#### [SET PROBLEM]
From the records below, transcribe only the lines running from the one with "addMainsInlet(charger);" through the one with "obj.matrix_world = world". Keep both of those end lines.

+---+

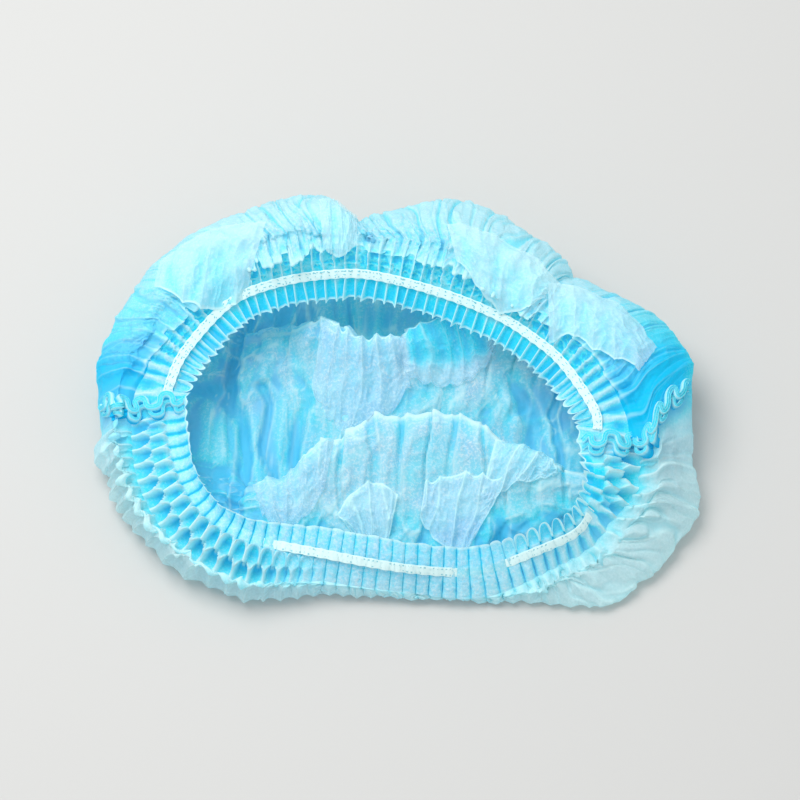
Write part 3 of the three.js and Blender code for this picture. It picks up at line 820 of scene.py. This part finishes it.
def inside_grid(back_foot, front_foot):
    """Points of the cloth inside, as lines from the back foot to the front foot, and their colours."""
    across = np.linspace(0, 1, len(back_foot))
    fan_turns = FAN_PLEATS * across + 0.3 * noise(across * 9, 0, 41)
    base, t = inside_base(across, fan_turns, back_foot, front_foot)
    x, y = base[..., 0], base[..., 1]
    on_flap = smooth(base[..., 2], 5, 14)

    # On the floor wide soft ridges run from the back to the front with sideways jogs between valleys,
    # which are darkened by painted shade further down. On the standing folds flat pleats fan out to the
    # scalloped crests.
    bands = FLOOR_RIDGES * across + 0.45 * noise(across * 8, t * 2.5, 43)
    u = (bands + 0.26 * noise(np.floor(bands) * 3.7, t * 8, 42)) % 1
    from_valley = np.abs(u - 0.5) - (0.13 + 0.09 * noise(np.floor(bands) * 5.3, t * 2, 52))
    valley = 1 - smooth(from_valley, -0.1, 0.1)
    ridge = 0.5 + 0.5 * np.cos(2 * math.pi * (u - 0.04)) ** 2 - 1.1 * valley
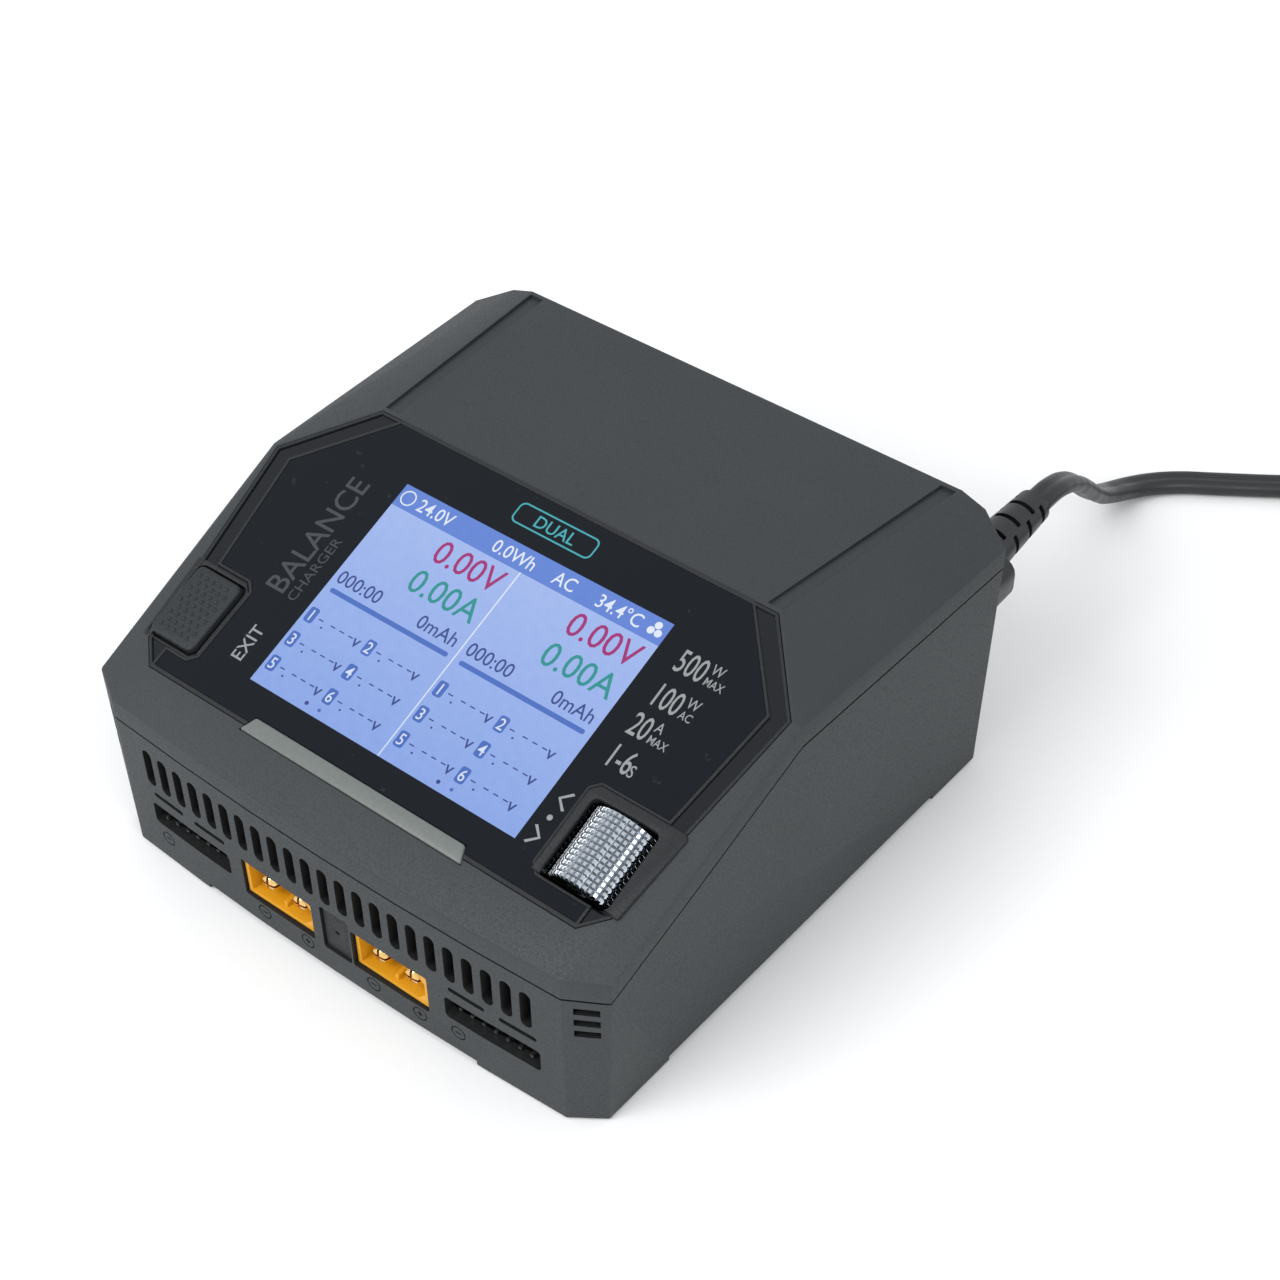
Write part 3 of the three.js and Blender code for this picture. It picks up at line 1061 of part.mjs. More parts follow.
// Centre line of the lead from its strain relief to the coil, chosen by hand
const LEAD_ROUTE = [
  [45.0, 144.6, 30.5],
  [45.0, 150.0, 30.2],
  [44.8, 155.5, 28.2],
  [44.3, 161.0, 24.4],
  [43.6, 166.5, 19.3],
  [42.8, 172.0, 14.0],
  [42.1, 177.5, 9.3],
  [41.9, 183.5, 5.6],
  [42.7, 189.3, 3.2],
  [45.4, 194.8, 2.1],
  [49.8, 199.2, 1.9],
  [55.4, 203.0, 1.9],
  [66.5, 210.5, 1.9],
  [76.3, 217.3, 2.4],
  [86.0, 224.0, 3.0],
  [99.3, 233.3, 3.4],
];
const COIL_CENTRE = [118.4, 205.9];
const TAIL_ROUTE = [
  [151.8, 205.9, 10.7],
  [151.8, 197.0, 10.6],
  [152.2, 188.5, 9.6],
  [153.2, 181.0, 8.2],
  [154.0, 175.0, 7.3],
  [154.0, 168.5, 7.15],
];

/** Sweeps an outline along a list of points. */
function sweep(shape, points, steps) {
  const path = new THREE.CatmullRomCurve3(points.map((p) => new THREE.Vector3(...p)));
  return new THREE.ExtrudeGeometry(shape, { steps, extrudePath: path, curveSegments: 1 });
}

/** A round outline with a given number of sides. */
function roundOutline(radius, sides) {
  const points = [];
  for (let i = 0; i < sides; i++) {
    const angle = (2 * Math.PI * (i + 0.5)) / sides;
    points.push([radius * Math.cos(angle), radius * Math.sin(angle)]);
  }
  return shapeOf(points);
}

function addMainsLead(group) {
  const [bodyWidth, bodyHeight, bodyLength] = CONNECTOR_BODY;
  const noseLength = INLET_CAVITY[2] - 1;
  const noseWidth = INLET_CAVITY[0] - 2 * SLIDE_FIT;
  const noseHeight = INLET_CAVITY[1] - 2 * SLIDE_FIT;
  const start = DEPTH + FIT;
  const body = backward(roundedRect(bodyWidth, bodyHeight, 3, INLET_X, INLET_HEIGHT), start, start + bodyLength);
  const nose = backward(
    roundedRect(noseWidth, noseHeight, noseHeight / 2, INLET_X, INLET_HEIGHT),
    DEPTH - noseLength,
    start + 1,
  );
  const bores = both.map((side) =>
    solid(
      bolt(
        INLET_PIN_RADIUS + FIT,
        INLET_X + (side * INLET_PIN_SPACING) / 2,
        INLET_HEIGHT,
        DEPTH - noseLength - 1,
        DEPTH - 1,
        10,
      ),
    ),
  );
  piece(group, "appliance_connector", cut(join(solid(body), solid(nose)), ...bores), blackPlastic);

  const reliefEnd = LEAD_ROUTE[0][1] - FIT;
  const relief = new THREE.CylinderGeometry(
    RELIEF_RADII[1],
    RELIEF_RADII[0],
    reliefEnd - start - bodyLength - FIT,
    12,
  ).translate(INLET_X, (reliefEnd + start + bodyLength + FIT) / 2, INLET_HEIGHT);
  piece(group, "connector_strain_relief", solid(relief), blackPlastic);

  const ring = coilForm(0);
  piece(group, "mains_cord_coil", ring, blackPlastic);
  const clear = coilForm(FIT);
  const cord = (points, steps) => solid(sweep(roundOutline(CORD_THICKNESS / 2, 8), points, steps));
  piece(group, "mains_cord", cut(cord(LEAD_ROUTE, 16), clear), blackPlastic);
  piece(group, "mains_cord_tail", cut(cord(TAIL_ROUTE, 5), clear), blackPlastic);
  addTie(group);
  addPlug(group);
}

const coilAcross = (COIL_TURNS_ACROSS - 1) * TURN_PITCH + CORD_WIDTH;
const coilHeight = (COIL_LAYERS - 1) * LAYER_PITCH + CORD_THICKNESS;

/** The outer form of the coiled cord, grown by a clearance. */
function coilForm(grow) {
  const inner = COIL_MIDDLE_RADIUS - coilAcross / 2 - grow;
  const outer = COIL_MIDDLE_RADIUS + coilAcross / 2 + grow;
  const [low, high] = [COIL_BOTTOM - grow, COIL_BOTTOM + coilHeight + grow];
  const corner = CORD_THICKNESS / 3;
  const profile = [
    [inner, low + corner],
    [inner + corner, low],
    [outer - corner, low],
    [outer, low + corner],
    [outer, high - corner],
    [outer - corner, high],
    [inner + corner, high],
    [inner, high - corner],
    [inner, low + corner],
  ].map(([r, z]) => new THREE.Vector2(r, z));
  const ring = new THREE.LatheGeometry(profile, 32).rotateX(Math.PI / 2);
  return solid(ring.translate(...COIL_CENTRE, 0));
}

/** A tie round the bundle, on the side nearest the charger. */
function addTie(group) {
  const [width, height] = [coilAcross + 2 * FIT, coilHeight + 2 * FIT];
  const middle = COIL_BOTTOM + coilHeight / 2;
  const x = COIL_CENTRE[0];
  const band = (grow, from, to) => {
    const shape = roundedRect(width + 2 * grow, height + 2 * grow, 1, 0, middle);
    return solid(
      backward(shape, from, to)
        .rotateZ(Math.PI / 2)
        .translate(x, COIL_CENTRE[1] - COIL_MIDDLE_RADIUS, 0),
    );
  };
  const half = TIE_WIDTH / 2;
  piece(group, "cable_tie", cut(band(TIE_THICKNESS, -half, half), band(0, -TIE_WIDTH, TIE_WIDTH)), rubber);
}

/** A flat two-pin plug lying on its side, its pins pointing forward. */
function addPlug(group) {
  const [width, height, length] = PLUG_BODY;
  const [x, y] = TAIL_ROUTE.at(-1);
  const back = y - FIT;
  const face = back - length;
  const middle = height / 2 + FIT;
  const points = [];
  for (const [w, h, at] of [
    [width, height, face],
    [width, height, face + length * 0.45],
    [PLUG_TAIL[0], PLUG_TAIL[1], back],
  ])
    for (const side of both)
      for (const [across, up] of [
        [1, 0.35],
        [0.9, 0.5],
        [1, -0.35],
        [0.9, -0.5],
      ])
        points.push(new THREE.Vector3(x + (side * w * across) / 2, at, middle + h * up));
  const pinX = (side) => x + (side * PLUG_PIN[2]) / 2;
  const seat = 3;
  const holes = both.map((side) =>
    solid(bolt(PLUG_PIN[0] + FIT, pinX(side), middle, face - 1, face + seat, 12)),
  );
  piece(group, "mains_plug", cut(solid(new ConvexGeometry(points)), ...holes), blackPlastic);
  for (const side of both) {
    const pin = bolt(PLUG_PIN[0], pinX(side), middle, face - PLUG_PIN[1], face + seat - FIT, 12);
    piece(group, `mains_plug_pin_${sideName(side)}`, solid(pin), steel);
  }
}

// ---------------------------------------------------------------- assembly

const charger = new THREE.Group();
charger.position.set(0, -DEPTH / 2, 0);

piece(charger, "lower_case", makeLowerCase(), cover);
piece(charger, "upper_cover", makeUpperCover(), cover);

const panel = new THREE.Group();
panel.rotation.x = TILT;
panel.position.set(0, CHIN_DEPTH, BAND_TOP + CHIN_RISE);
charger.add(panel);
addPanelPieces(panel);

for (const side of both) {
  addChargeSocket(charger, side);
  addBalanceSocket(charger, side);
}
const coverPlate = cut(
  solid(
    backward(
      roundedRect(...PLATE_SIZE, PLATE_CORNER, ...PLATE_MIDDLE),
      PLATE_RECESS,
      PLATE_RECESS + PLATE_THICKNESS,
    ),
  ),
  solid(bolt(PLATE_HOLE_RADIUS, ...PLATE_MIDDLE, -1, 4, 8)),
);
piece(charger, "blanking_plate", coverPlate, cover);

addMainsInlet(charger);
addFan(charger);
addInside(charger);
addFasteners(charger);
addMainsLead(charger);

export default charger;
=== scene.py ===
import itertools
import math

import bmesh
import bpy
from mathutils import Euler, Matrix, Vector


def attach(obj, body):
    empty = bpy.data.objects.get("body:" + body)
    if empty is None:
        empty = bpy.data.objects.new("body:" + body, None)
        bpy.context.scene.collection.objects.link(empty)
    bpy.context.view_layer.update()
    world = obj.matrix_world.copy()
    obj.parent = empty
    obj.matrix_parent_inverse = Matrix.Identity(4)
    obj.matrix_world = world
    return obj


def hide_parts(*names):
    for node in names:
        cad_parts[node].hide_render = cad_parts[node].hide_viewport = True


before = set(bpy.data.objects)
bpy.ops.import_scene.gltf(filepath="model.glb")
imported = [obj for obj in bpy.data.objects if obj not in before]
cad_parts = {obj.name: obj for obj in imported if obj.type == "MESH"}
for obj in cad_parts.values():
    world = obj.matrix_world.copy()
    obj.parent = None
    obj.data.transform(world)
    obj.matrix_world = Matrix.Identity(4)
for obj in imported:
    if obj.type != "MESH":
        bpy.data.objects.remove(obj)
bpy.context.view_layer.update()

# Camera, studio and floor
# A desk-product view from the front right and above, on a pale floor, under two large soft boxes
# and a bright even sky.

MM = 0.001
FRONT = -55.75 * MM  # the middle of the front face


def place(x, y, z):
    """A point given in millimetres from the middle of the front face, at floor height."""
    return Vector((x * MM, y * MM + FRONT, z * MM))


def linear(hex_colour):
    """The linear colour of an sRGB hex value."""
    parts = [int(hex_colour[i : i + 2], 16) / 255 for i in (1, 3, 5)]
    return (*[c / 12.92 if c <= 0.04045 else ((c + 0.055) / 1.055) ** 2.4 for c in parts], 1)


def add(tree, kind, inputs=None, **settings):
    """Adds a node, with its settings and with values or links for its inputs."""
    node = tree.nodes.new(kind)
    for name, value in settings.items():
        setattr(node, name, value)
    for key, value in (inputs or {}).items():
        if isinstance(value, bpy.types.NodeSocket):
            tree.links.new(value, node.inputs[key])
        else:
            node.inputs[key].default_value = value
    return node


def paint(piece, material):
    """Gives a whole piece one material."""
    piece.data.materials.clear()
    piece.data.materials.append(material)
    return piece


def new_object(name, mesh, material=None):
    """An object at the origin that holds a mesh."""
    piece = bpy.data.objects.new(name, mesh)
    bpy.context.scene.collection.objects.link(piece)
    return paint(piece, material) if material else piece


def new_material(name, hex_colour, roughness, metallic=0.0, ior=1.5):
    """A material with its shader's even values set; the caller adds its pattern."""
    material = bpy.data.materials.new(name)
    material.use_nodes = True
    shader = material.node_tree.nodes["Principled BSDF"]
    shader.inputs["Base Color"].default_value = linear(hex_colour)
    shader.inputs["Roughness"].default_value = roughness
    shader.inputs["Metallic"].default_value = metallic
    shader.inputs["IOR"].default_value = ior
    return material, material.node_tree, shader


def mottle(tree, size, detail):
    """Cloudy noise fixed to the piece, its blotches about a size in millimetres."""
    where = add(tree, "ShaderNodeTexCoord")
    scale = 1 / (size * MM)
    inputs = {"Vector": where.outputs["Object"], "Scale": scale, "Detail": detail}
    return add(tree, "ShaderNodeTexNoise", inputs).outputs["Fac"]


def blend(tree, factor, low_hex, high_hex):
    """A colour that runs from one to another with a factor."""
    inputs = {0: factor, 6: linear(low_hex), 7: linear(high_hex)}
    return add(tree, "ShaderNodeMix", inputs, data_type="RGBA").outputs[2]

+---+

#### [SOLUTION]
addMainsInlet(charger);
addFan(charger);
addInside(charger);
addFasteners(charger);
addMainsLead(charger);

export default charger;
=== scene.py ===
import itertools
import math

import bmesh
import bpy
from mathutils import Euler, Matrix, Vector


def attach(obj, body):
    empty = bpy.data.objects.get("body:" + body)
    if empty is None:
        empty = bpy.data.objects.new("body:" + body, None)
        bpy.context.scene.collection.objects.link(empty)
    bpy.context.view_layer.update()
    world = obj.matrix_world.copy()
    obj.parent = empty
    obj.matrix_parent_inverse = Matrix.Identity(4)
    obj.matrix_world = world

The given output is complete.